Ray, people will come Ray. They'll come to Iowa for reasons they can't even fathom. They'll turn up your driveway not knowing for sure why they're doing it. They'll arrive at your door as innocent as children, longing for the past. Of course, we won't mind if you look around, you'll say. It's only $20 per person. They'll pass over the money without even thinking about it: for it is money they have and peace they lack. And they'll walk out to the bleachers; sit in shirtsleeves on a perfect afternoon. They'll find they have reserved seats somewhere along one of the baselines, where they sat when they were children and cheered their heroes. And they'll watch the game and it'll be as if they dipped themselves in magic waters. The memories will be so thick they'll have to brush them away from their faces. People will come Ray. The one constant through all the years, Ray, has been baseball. America has rolled by like an army of steamrollers. It has been erased like a blackboard, rebuilt and erased again. But baseball has marked the time. This field, this game: it's a part of our past, Ray. It reminds of us of all that once was good and it could be again.

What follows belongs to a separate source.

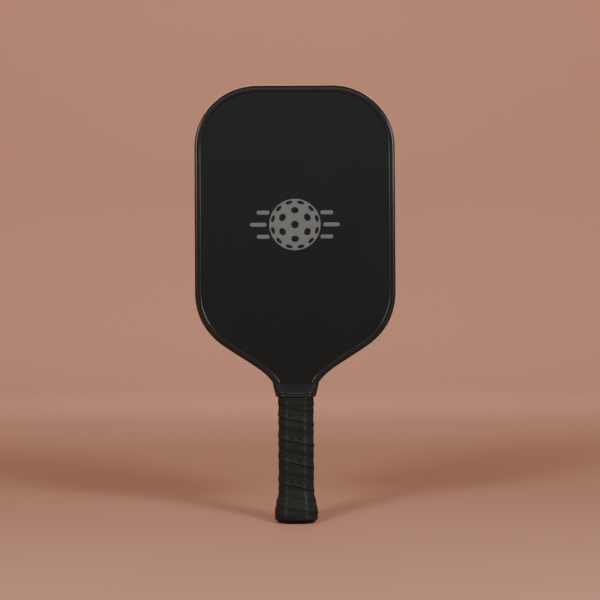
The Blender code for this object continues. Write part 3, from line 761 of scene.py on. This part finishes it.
class Finish:
    """A Principled material and short calls that add nodes to it."""

    def __init__(self, name, tint=COOL, **uniform):
        self.material = bpy.data.materials.new(name)
        self.material.use_nodes = True
        self.tree = self.material.node_tree
        self.shader = self.tree.nodes["Principled BSDF"]
        self.shader.inputs["Specular Tint"].default_value = (*tint, 1)
        for socket, value in uniform.items():
            self.shader.inputs[socket.replace("_", " ")].default_value = value
        self.coords = self.add("ShaderNodeTexCoord").outputs["Object"]

    def add(self, kind, inputs=None, **settings):
        made = self.tree.nodes.new(kind)
        for key, value in settings.items():
            setattr(made, key, value)
        for key, value in (inputs or {}).items():
            socket = made.inputs[key]
            if hasattr(value, "is_output"):
                self.tree.links.new(value, socket)
            else:
                socket.default_value = value
        return made

    def axes(self):
        return self.add("ShaderNodeSeparateXYZ", {0: self.coords}).outputs

    def noise(self, scale, detail, roughness=0.55, stretch=None):
        vector = self.coords
        if stretch is not None:
            inputs = {"Vector": self.coords, "Scale": stretch}
            vector = self.add("ShaderNodeMapping", inputs).outputs[0]
        inputs = {"Vector": vector, "Scale": scale, "Detail": detail, "Roughness": roughness}
        return self.add("ShaderNodeTexNoise", inputs).outputs["Fac"]

    def cells(self, scale):
        inputs = {"Vector": self.coords, "Scale": scale}
        return self.add("ShaderNodeTexVoronoi", inputs, feature="F1").outputs["Distance"]

    def attribute(self, name):
        return self.add("ShaderNodeAttribute", attribute_name=name).outputs["Fac"]

    def math(self, operation, a, b=0.0):
        return self.add("ShaderNodeMath", {0: a, 1: b}, operation=operation).outputs[0]

    def ramp(self, value, spread, to):
        inputs = {"Value": value, 1: spread[0], 2: spread[1], 3: to[0], 4: to[1]}
        return self.add("ShaderNodeMapRange", inputs).outputs[0]

    def mix(self, factor, a, b):
        """A colour from a, which is a colour or an output, to the colour b."""
        a = a if hasattr(a, "is_output") else (*a, 1)
        made = self.add("ShaderNodeMix", {0: factor, 6: a, 7: (*b, 1)}, data_type="RGBA")
        return made.outputs[2]

    def colour_from(self, output):
        self.tree.links.new(output, self.shader.inputs["Base Color"])

    def roughness_from(self, output):
        self.tree.links.new(output, self.shader.inputs["Roughness"])

    def bumps(self, *layers):
        """Each layer is (height, strength, distance)."""
        normal = None
        for height, strength, distance in layers:
            inputs = {"Height": height, "Strength": strength, "Distance": distance}
            if normal is not None:
                inputs["Normal"] = normal
            normal = self.add("ShaderNodeBump", inputs).outputs[0]
        self.tree.links.new(normal, self.shader.inputs["Normal"])


def face_finish(name):
    """Matt carbon laminate: peel-ply weave, tow shadows and a sprayed grit."""
    finish = Finish(name, Specular_IOR_Level=0.24)
    x, _, z = finish.axes()
    weave = []
    for axis in (x, z):
        wave = finish.math("SINE", finish.math("MULTIPLY", axis, TAU / WEAVE_PITCH))
        weave.append(finish.math("MULTIPLY", wave, 0.5))
    weave = finish.math("MULTIPLY", weave[0], weave[1])
    grit = finish.noise(5200.0, 3.0)
    tows = finish.noise(1.0, 2.0, stretch=(260.0, 260.0, 14.0))
    clouds = finish.noise(26.0, 3.0)
    shade = finish.ramp(finish.math("ADD", tows, clouds), TWO_NOISES_SPREAD, UNIT)
    finish.colour_from(finish.mix(shade, *FACE_BLACKS))
    worn = finish.math("ADD", grit, clouds)
    finish.roughness_from(finish.ramp(worn, TWO_NOISES_SPREAD, (0.40, 0.50)))
    finish.bumps((weave, 0.25, 0.00006), (grit, 0.35, 0.00005))
    return finish.material


def guard_finish():
    """Satin moulded thermoplastic with a fine spark texture and faint handling smears."""
    finish = Finish("guard_moulded", Specular_IOR_Level=0.16, Coat_Weight=0.40, Coat_Roughness=0.16)
    smear = finish.noise(34.0, 4.0)
    spark = finish.noise(3600.0, 2.0)
    finish.roughness_from(finish.ramp(smear, NOISE_SPREAD, (0.36, 0.46)))
    finish.colour_from(finish.mix(smear, *GUARD_BLACKS))
    finish.bumps((spark, 0.22, 0.00003))
    return finish.material


def grip_finish():
    """Synthetic leather: fine pebble, creases, rubbed ridges and pores darkened with painted shade."""
    finish = Finish("grip_synthetic_leather", tint=MOSSY, Specular_IOR_Level=0.34)
    pebble = finish.cells(1500.0)
    crease = finish.noise(420.0, 6.0, 0.65)
    worn = finish.noise(70.0, 4.0)
    tone = finish.mix(finish.ramp(worn, NOISE_SPREAD, UNIT), *GRIP_BLACKS)
    # The pores are darkened towards near-black: painted shade for the depth of the holes.
    finish.colour_from(finish.mix(finish.attribute("pore"), tone, PORE_SHADE_BLACK))
    rubbed = finish.math("ADD", crease, worn)
    finish.roughness_from(finish.ramp(rubbed, TWO_NOISES_SPREAD, (0.46, 0.60)))
    pebbled = finish.attribute("pebbled")
    pebble = finish.math("MULTIPLY", pebble, pebbled)
    crease = finish.math("MULTIPLY", crease, pebbled)
    finish.bumps((pebble, 0.32, 0.00018), (crease, 0.36, 0.00020))
    return finish.material


def moulded_finish(name, colour, roughness, scale, strength):
    """Moulded rubber or plastic with a fine texture."""
    finish = Finish(name, Specular_IOR_Level=0.25)
    cloud = finish.noise(60.0, 3.0)
    grain = finish.noise(scale, 3.0)
    finish.colour_from(finish.mix(cloud, colour, tuple(c * 1.25 for c in colour)))
    finish.roughness_from(finish.ramp(cloud, NOISE_SPREAD, (roughness - 0.05, roughness + 0.06)))
    finish.bumps((grain, strength, 0.00005))
    return finish.material


def collar_finish():
    """Matt rubber with polished beads along its lower rim."""
    finish = Finish("collar_rubber", Specular_IOR_Level=0.24)
    z = finish.axes()[2]
    cloud = finish.noise(60.0, 3.0)
    grain = finish.noise(1800.0, 3.0)
    finish.colour_from(finish.mix(cloud, *COLLAR_BLACKS))
    matt = finish.ramp(z, (BEADS_TOP, BEADS_TOP + BEADS_FADE), UNIT)
    worn = finish.ramp(cloud, NOISE_SPREAD, (0.58, 0.70))
    polished = finish.math("MULTIPLY", BEAD_POLISH, finish.math("SUBTRACT", 1.0, matt))
    finish.roughness_from(finish.math("ADD", finish.math("MULTIPLY", worn, matt), polished))
    finish.bumps((grain, 0.3, 0.00005))
    return finish.material


def ink_finish():
    finish = Finish("printed_ink", Specular_IOR_Level=0.4)
    mottle = finish.noise(900.0, 3.0)
    cloud = finish.noise(40.0, 2.0)
    finish.colour_from(finish.mix(mottle, *INK_GREYS))
    finish.roughness_from(finish.ramp(cloud, NOISE_SPREAD, (0.48, 0.62)))
    finish.bumps((mottle, 0.15, 0.00003))
    return finish.material


def fibre_finish(name, colours, roughness, scale, stretch=None):
    """Fibrous or foamed inner materials."""
    finish = Finish(name, Roughness=roughness)
    fibre = finish.noise(scale, 5.0, 0.7, stretch)
    finish.colour_from(finish.mix(finish.ramp(fibre, NOISE_SPREAD, UNIT), *colours))
    finish.bumps((fibre, 0.5, 0.0001))
    return finish.material


def wire_finish(name):
    finish = Finish(name, tint=WHITE, Base_Color=(0.62, 0.62, 0.60, 1), Metallic=1.0)
    drawn = finish.noise(1.0, 3.0, stretch=(200.0, 9000.0, 9000.0))
    finish.roughness_from(finish.ramp(drawn, NOISE_SPREAD, (0.22, 0.42)))
    return finish.material


def dress(obj, material):
    obj.data.materials.clear()
    obj.data.materials.append(material)


def dress_node(name, material):
    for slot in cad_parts[name].material_slots:
        slot.material = material


# ---- studio -------------------------------------------------------------------------------------

SKY = (0.75, 0.92, 1.0)
WARM, PAPER_WARM = (1.0, 0.96, 0.90), (1.0, 0.96, 0.93)
AIM = (0, 0, 0.22)
AIR_COLOUR, AIR_STRENGTH = (1.0, 0.93, 0.90, 1), 0.12
STAGE_RADIUS, STAGE_BEND, STAGE_HEIGHT = 2.5, 1.3, 2.6
STAGE_POINTS, FLOOR_RINGS, BEND_RINGS = 128, 14, 16
STAGE_OPENING, STAGE_FIRST_RING = -0.0014, 0.05
STAGE_COLOUR = (0.574, 0.304, 0.217)


def make_stage():
    """A pale floor that turns up into a wall all round.

    It is open under the foot, where the foot hides it from above, so that light reaches the cap. It
    is clear from behind, so that the paddle shows from below.
    """
    share = np.linspace(0, 1, STAGE_POINTS, endpoint=False)
    turn = -math.pi / 2 - share * TAU
    profile = [(radius, 0.0) for radius in np.linspace(STAGE_FIRST_RING, STAGE_RADIUS, FLOOR_RINGS)]
    for step in range(1, BEND_RINGS + 1):
        a = math.radians(90 * step / BEND_RINGS)
        profile.append((STAGE_RADIUS + STAGE_BEND * math.sin(a), STAGE_BEND * (1 - math.cos(a))))
    profile.append((STAGE_RADIUS + STAGE_BEND, STAGE_HEIGHT))
    rings = [at_height(HANDLE.points(share, STAGE_OPENING), 0.0)]
    rings += [at_height(circle(radius, turn), z) for radius, z in profile]
    mesh = bpy.data.meshes.new("studio_floor")
    verts = [tuple(v) for v in np.concatenate(rings)]
    mesh.from_pydata(verts, [], loft_faces(len(rings), STAGE_POINTS))
    mesh.shade_smooth()
    floor = show("studio_floor", mesh)
    finish = Finish("studio_paper", tint=WHITE, Roughness=0.85, Specular_IOR_Level=0.0)
    cloud = finish.noise(1.2, 2.0)
    finish.colour_from(finish.mix(cloud, STAGE_COLOUR, tuple(c * 1.02 for c in STAGE_COLOUR)))
    clear = finish.add("ShaderNodeBsdfTransparent").outputs[0]
    behind = finish.add("ShaderNodeNewGeometry").outputs["Backfacing"]
    shown = finish.shader.outputs[0]
    both = finish.add("ShaderNodeMixShader", {0: behind, 1: shown, 2: clear}).outputs[0]
    finish.tree.links.new(both, finish.tree.nodes["Material Output"].inputs["Surface"])
    dress(floor, finish.material)


def add_softbox(name, place, target, size, watts, colour, diffuse=True, glossy=True, spread=180):
    """A rectangular lamp that the camera doesn't see. Size is width and height, spread is an angle."""
    data = bpy.data.lights.new(name, "AREA")
    data.shape = "RECTANGLE"
    data.size, data.size_y = size
    data.energy = watts
    data.spread = math.radians(spread)
    data.color = colour
    lamp = show(name, data)
    lamp.location = place
    lamp.visible_camera = False
    lamp.visible_diffuse = diffuse
    lamp.visible_glossy = glossy
    lamp.rotation_euler = (Vector(target) - Vector(place)).to_track_quat("-Z", "Y").to_euler()


def light_studio():
    world = bpy.data.worlds.new("studio_air")
    world.use_nodes = True
    air = world.node_tree.nodes["Background"]
    air.inputs["Color"].default_value = AIR_COLOUR
    air.inputs["Strength"].default_value = AIR_STRENGTH
    bpy.context.scene.world = world
    # Narrow reflections down the sides, then the two lamps that throw the shadows.
    for name, side, watts in (("left_strip", -1, 18), ("right_strip", 1, 23)):
        place = (side * 1.47, -1.15, 0.78)
        add_softbox(name, place, AIM, (0.30, 0.75), watts, WARM, diffuse=False)
    for name, place in (("left_key", (-0.85, -1.82, 1.15)), ("right_key", (1.02, -1.73, 1.30))):
        add_softbox(name, place, AIM, (0.45, 0.45), 26, WARM, glossy=False)
    add_softbox("high_fill", (0, -1.3, 2.35), AIM, (2.4, 1.0), 0.35, WARM)
    add_softbox("front_fill", (0, -2.4, 1.25), AIM, (1.6, 0.6), 11, WARM)
    add_softbox("rear_fill", (0, 2.7, 1.9), AIM, (2.4, 1.4), 13, WARM)
    # The paper behind and in front, lit from over the paddle.
    for name, height, watts in (("wall_wash", 2.6, 35), ("bend_wash", 1.7, 10), ("floor_wash", 0.9, 10)):
        add_softbox(name, (0, 0.75, 1.6), (0, 3.55, height), (1.6, 0.6), watts, PAPER_WARM)
    add_softbox("front_wash", (0, -0.75, 1.7), (0, -3.55, 2.4), (1.6, 0.6), 24, WARM)
    # Reflections for the rear, light for the underside and a cool fill from both sides.
    add_softbox("rear_sheen", (0, 2.4, 1.25), AIM, (1.8, 0.7), 22, WARM, diffuse=False)
    add_softbox("foot_light", (0.2, -0.25, -0.75), (0, 0, 0), (0.5, 0.5), 4.0, WARM, spread=60)
    for side in (-1, 1):
        place = (side * 1.2, 1.7, 1.15)
        add_softbox(f"rear_strip{side}", place, AIM, (0.3, 1.4), 6, WARM, diffuse=False)
    for side, watts in ((-1, 2), (1, 4)):
        add_softbox(f"side_fill{side}", (side * 2.4, 0.2, 1.3), AIM, (1.6, 1.6), watts, SKY)


# ---- build --------------------------------------------------------------------------------------

guard = make_guard()
grip = make_grip()
collar = make_collar()
cap = make_cap()
badge = make_badge()
marks = [make_mark("front_print", -1), make_mark("rear_print", 1)]

dress(guard, guard_finish())
dress(grip, grip_finish())
dress(collar, collar_finish())
dress(cap, moulded_finish("cap_moulded", (0.0042, 0.0052, 0.0053), 0.45, 1400.0, 0.3))
dress(badge, moulded_finish("badge_film", (0.022, 0.022, 0.023), 0.25, 3000.0, 0.1))
for mark in marks:
    dress(mark, ink_finish())
for side in ("front", "rear"):
    dress_node(side + "_face_sheet", face_finish(side + "_carbon"))
    dress_node(side + "_scrim", fibre_finish(side + "_veil", VEIL_GREYS, 0.9, 900.0))
    dress_node("handle_shell_" + side, fibre_finish(side + "_foam", FOAM_GREYS, 0.85, 1300.0))
    dress_node("butt_staple_" + side, wire_finish(side + "_wire"))
core = fibre_finish("polypropylene", CORE_WHITES, 0.45, 500.0, (1.0, 0.1, 1.0))
paper = fibre_finish("tape_paper", PAPER_TANS, 0.8, 1500.0, (1.0, 1.0, 0.2))
vinyl = moulded_finish("finishing_vinyl", (0.013, 0.013, 0.013), 0.38, 900.0, 0.2)
dress_node("honeycomb_core", core)
dress_node("guard_bond_tape", paper)
dress_node("grip_finishing_tape", vinyl)

make_stage()
light_studio()

bpy.context.view_layer.update()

Oh... people will come Ray. People will most definitely come.

Bull Durham

Well, I believe in the soul, the cock, the pussy, the small of a woman's back, the hanging curve ball, high fiber, good scotch, that the novels of Susan Sontag are self-indulgent, overrated crap. I believe Lee Harvey Oswald acted alone. I believe there ought to be a constitutional amendment outlawing Astroturf and the designated hitter. I believe in the sweet spot, soft-core pornography, opening your presents Christmas morning rather than Christmas Eve and I believe in long, slow, deep, soft, wet kisses that last three days.